*Exercise aim*
Identify and pull out each line of the entries in which "materials" occurs.

"""

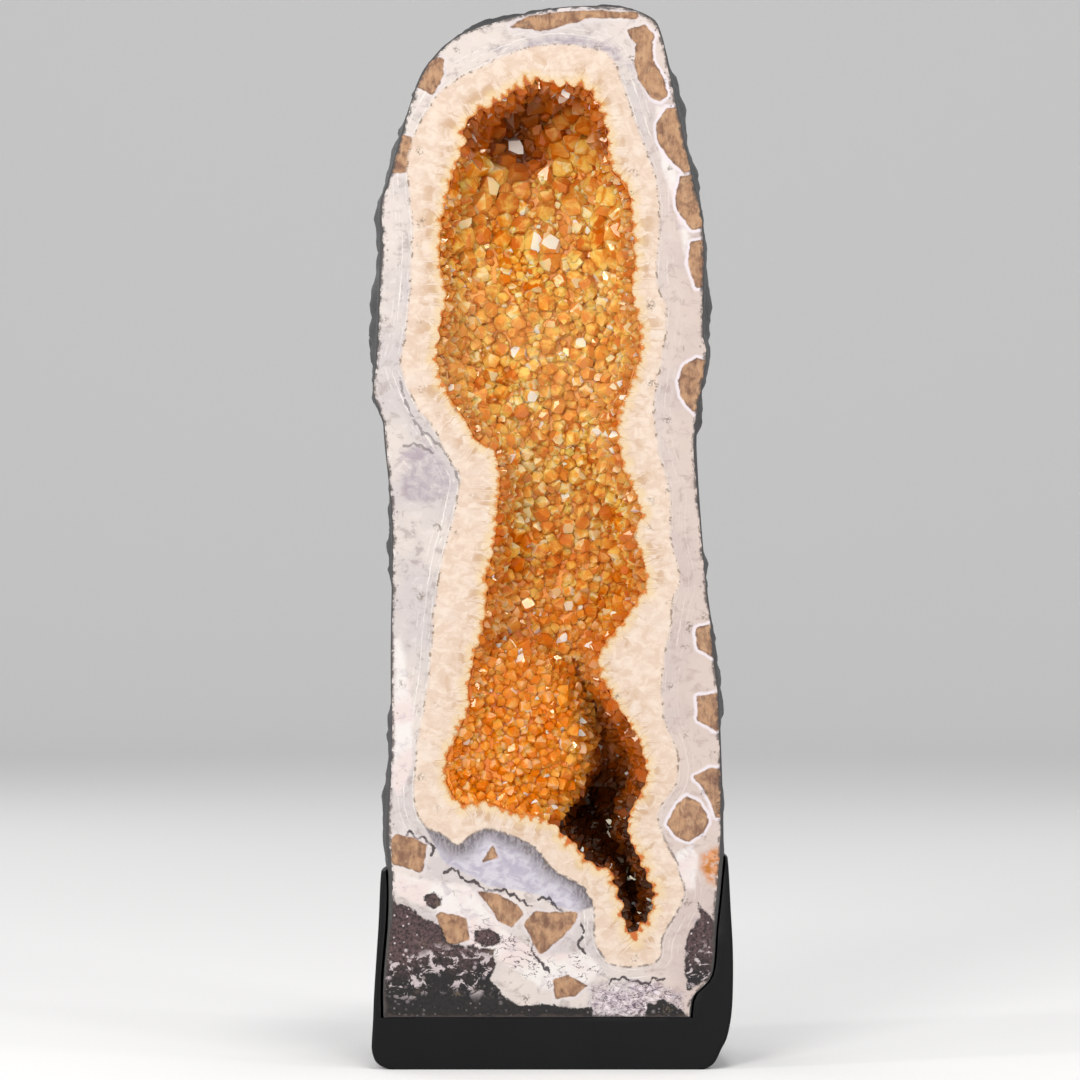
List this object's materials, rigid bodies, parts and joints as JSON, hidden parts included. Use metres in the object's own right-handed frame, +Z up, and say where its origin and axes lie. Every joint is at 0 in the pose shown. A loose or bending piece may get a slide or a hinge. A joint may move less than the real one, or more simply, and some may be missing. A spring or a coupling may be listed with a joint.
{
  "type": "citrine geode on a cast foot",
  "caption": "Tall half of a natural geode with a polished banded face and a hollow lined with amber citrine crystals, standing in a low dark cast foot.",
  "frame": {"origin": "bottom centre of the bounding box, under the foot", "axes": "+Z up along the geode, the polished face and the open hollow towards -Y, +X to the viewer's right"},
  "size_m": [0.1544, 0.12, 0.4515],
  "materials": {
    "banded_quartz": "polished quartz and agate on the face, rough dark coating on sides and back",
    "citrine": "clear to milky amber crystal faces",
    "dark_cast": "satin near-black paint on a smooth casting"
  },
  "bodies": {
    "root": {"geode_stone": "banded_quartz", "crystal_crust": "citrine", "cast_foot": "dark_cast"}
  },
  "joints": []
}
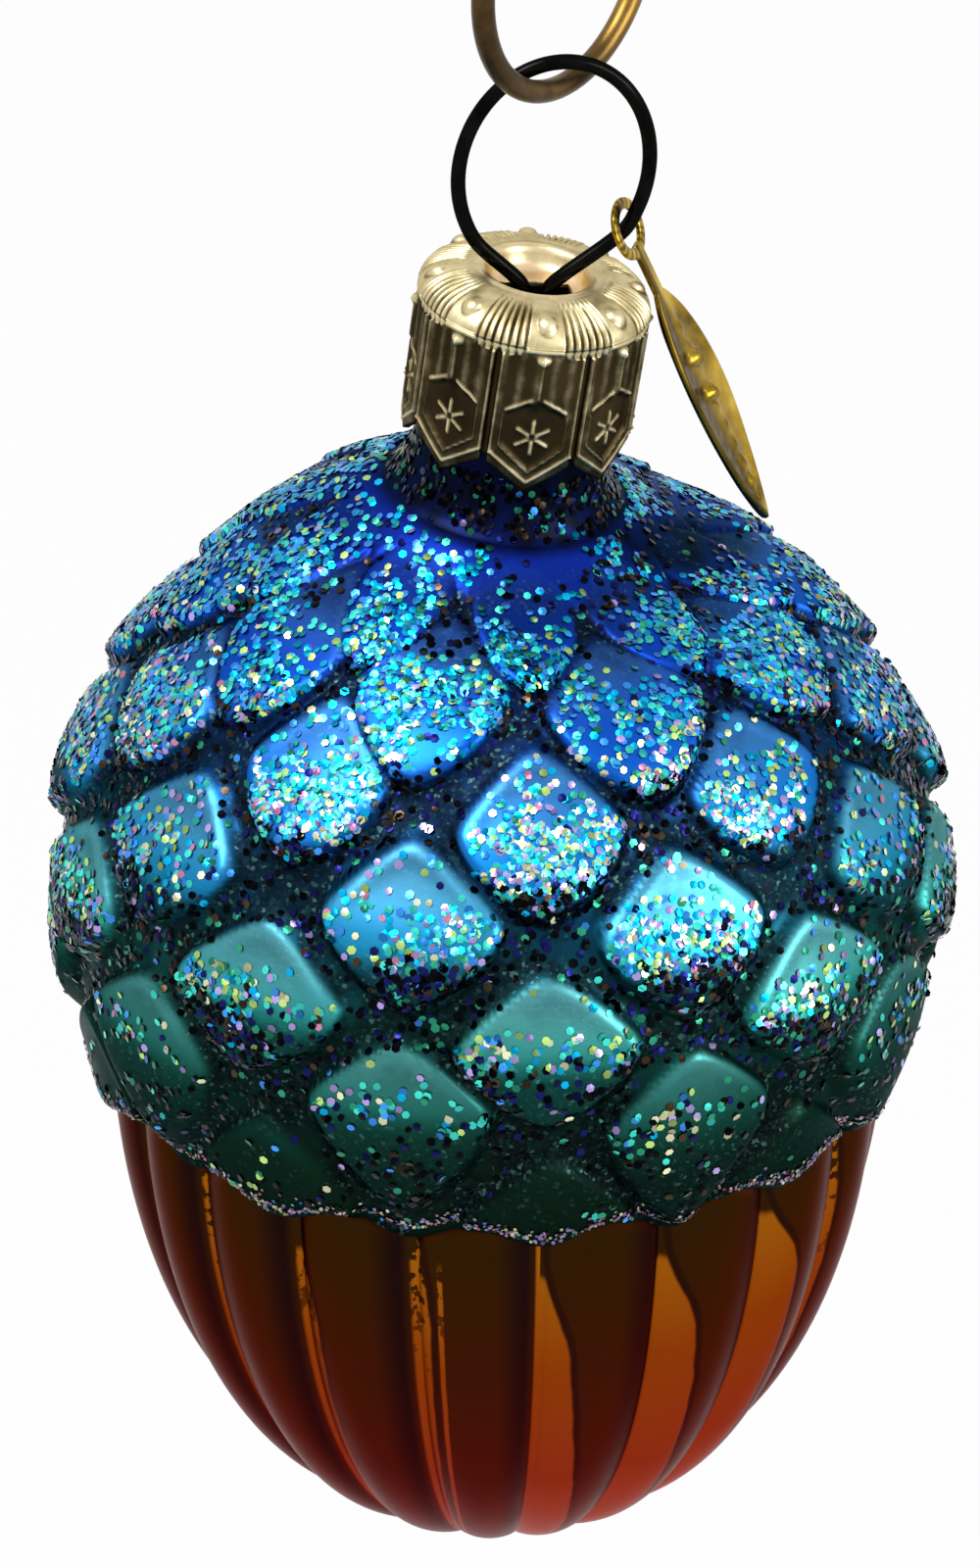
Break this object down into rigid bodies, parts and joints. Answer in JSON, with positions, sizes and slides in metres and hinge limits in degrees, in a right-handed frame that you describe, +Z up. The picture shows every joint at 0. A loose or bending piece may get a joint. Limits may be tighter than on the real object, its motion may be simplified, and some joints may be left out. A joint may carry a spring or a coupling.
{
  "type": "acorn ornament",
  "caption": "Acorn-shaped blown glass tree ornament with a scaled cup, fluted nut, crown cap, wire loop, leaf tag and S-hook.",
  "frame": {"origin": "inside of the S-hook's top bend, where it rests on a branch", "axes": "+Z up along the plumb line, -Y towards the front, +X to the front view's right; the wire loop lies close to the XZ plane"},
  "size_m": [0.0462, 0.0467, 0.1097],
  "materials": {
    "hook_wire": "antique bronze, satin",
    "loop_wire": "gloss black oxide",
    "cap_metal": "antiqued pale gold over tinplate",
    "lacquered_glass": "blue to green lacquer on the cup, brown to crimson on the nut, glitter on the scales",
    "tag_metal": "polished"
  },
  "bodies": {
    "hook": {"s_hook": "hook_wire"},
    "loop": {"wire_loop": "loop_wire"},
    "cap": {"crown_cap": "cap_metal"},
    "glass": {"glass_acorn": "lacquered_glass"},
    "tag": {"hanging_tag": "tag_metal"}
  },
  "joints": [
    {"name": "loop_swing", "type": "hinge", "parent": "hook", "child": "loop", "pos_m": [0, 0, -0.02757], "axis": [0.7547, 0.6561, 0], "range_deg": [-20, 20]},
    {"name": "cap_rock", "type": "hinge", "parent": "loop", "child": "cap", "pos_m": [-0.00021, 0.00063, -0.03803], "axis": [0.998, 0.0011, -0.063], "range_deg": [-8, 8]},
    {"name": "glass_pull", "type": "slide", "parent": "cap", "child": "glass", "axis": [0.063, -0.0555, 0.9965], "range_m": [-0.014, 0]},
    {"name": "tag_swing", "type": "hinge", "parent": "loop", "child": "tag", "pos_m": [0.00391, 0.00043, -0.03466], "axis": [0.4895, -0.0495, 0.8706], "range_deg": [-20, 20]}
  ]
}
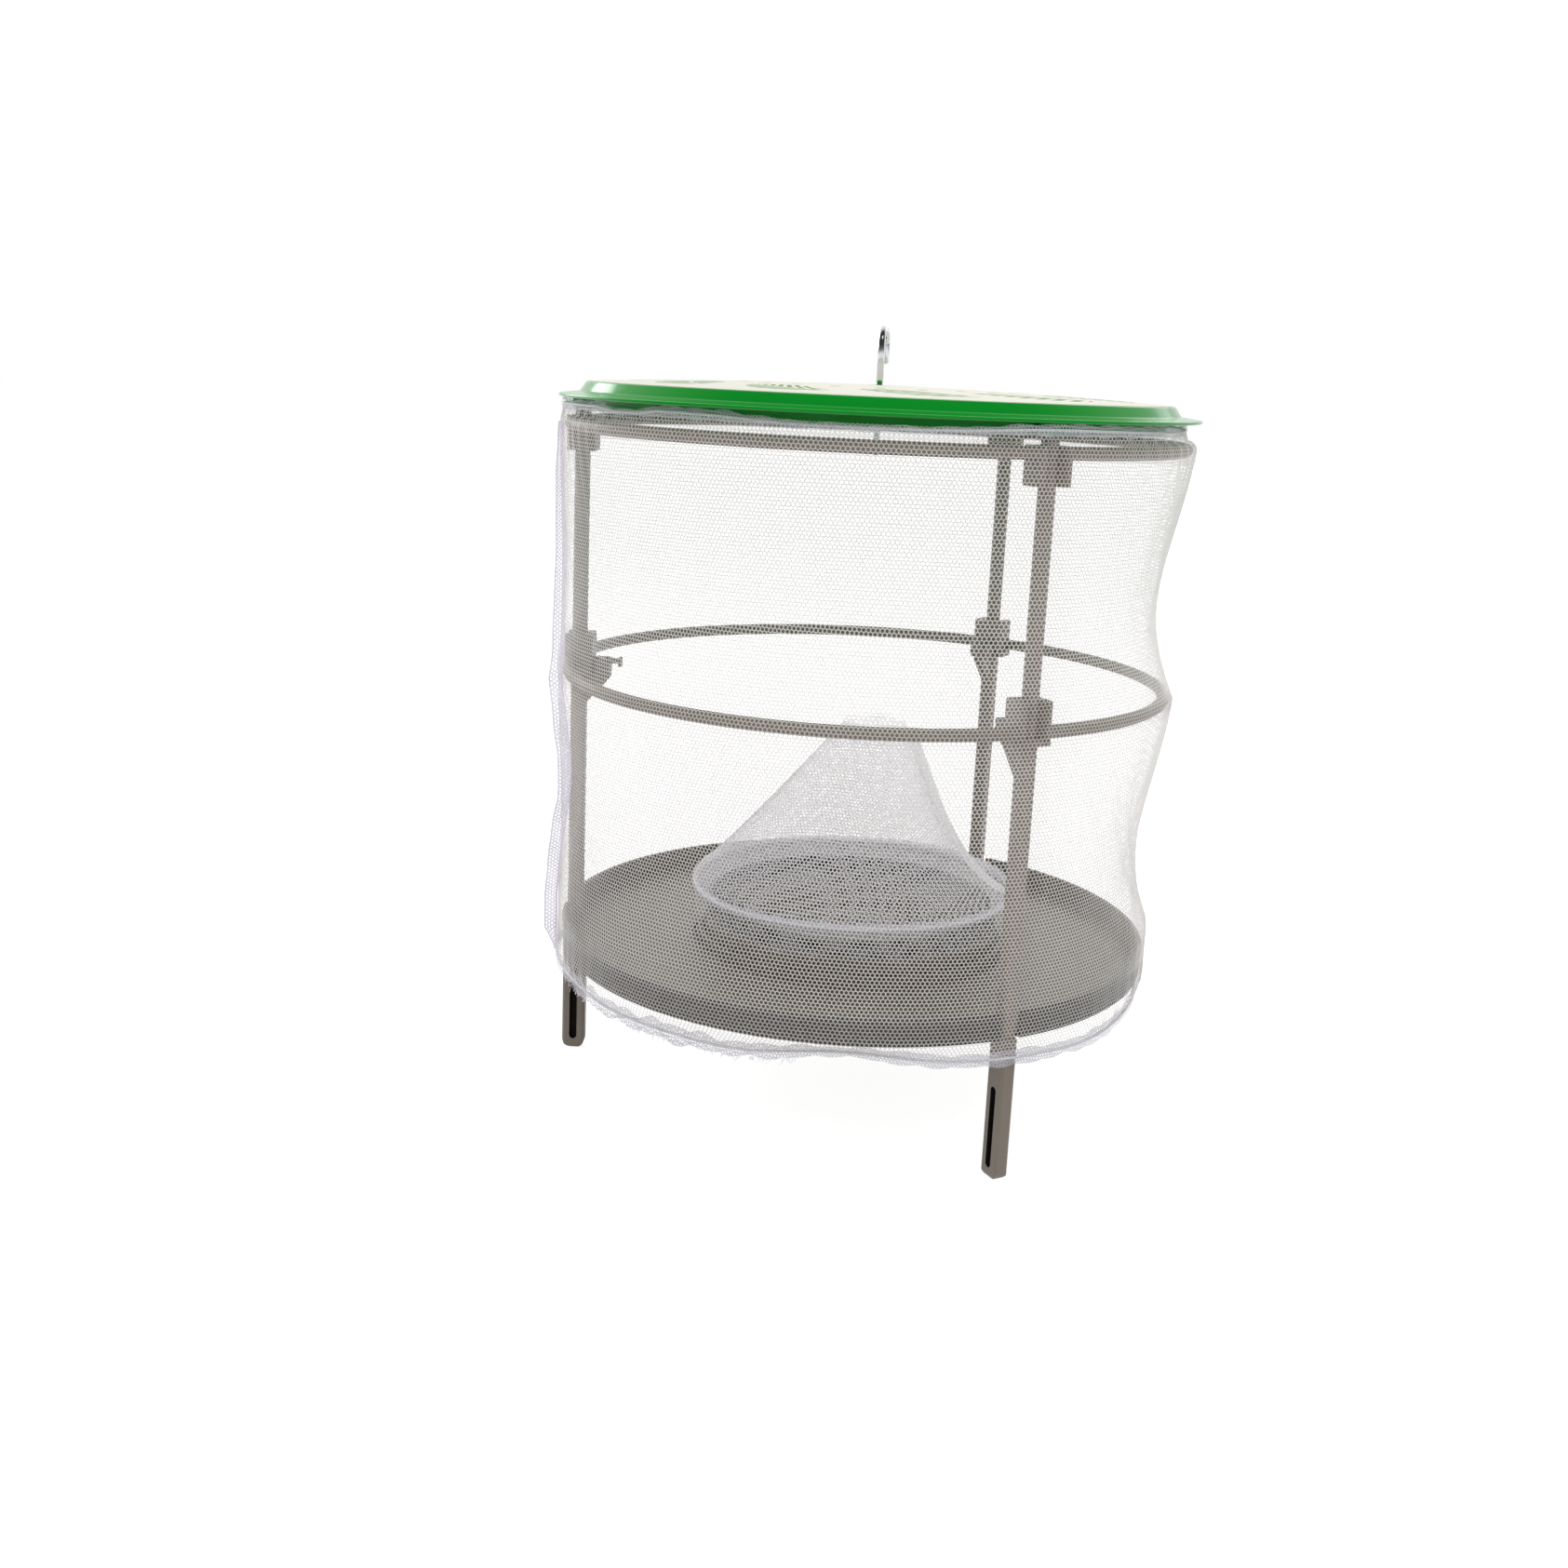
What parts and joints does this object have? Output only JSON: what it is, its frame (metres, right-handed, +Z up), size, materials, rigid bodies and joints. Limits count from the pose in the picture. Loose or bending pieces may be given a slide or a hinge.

"""

*Completed exercise*
List this object's materials, rigid bodies, parts and joints as JSON, hidden parts included. Use metres in the object's own right-handed frame, +Z up, and say where its origin and axes lie. Every joint is at 0 in the pose shown. A loose or bending piece may get a slide or a hinge. A joint may move less than the real one, or more simply, and some may be missing. A spring or a coupling may be listed with a joint.
  "materials": {
  "materials": {
What parts and joints does this object have? Output only JSON: what it is, its frame (metres, right-handed, +Z up), size, materials, rigid bodies and joints. Limits count from the pose in the picture. Loose or bending pieces may be given a slide or a hinge.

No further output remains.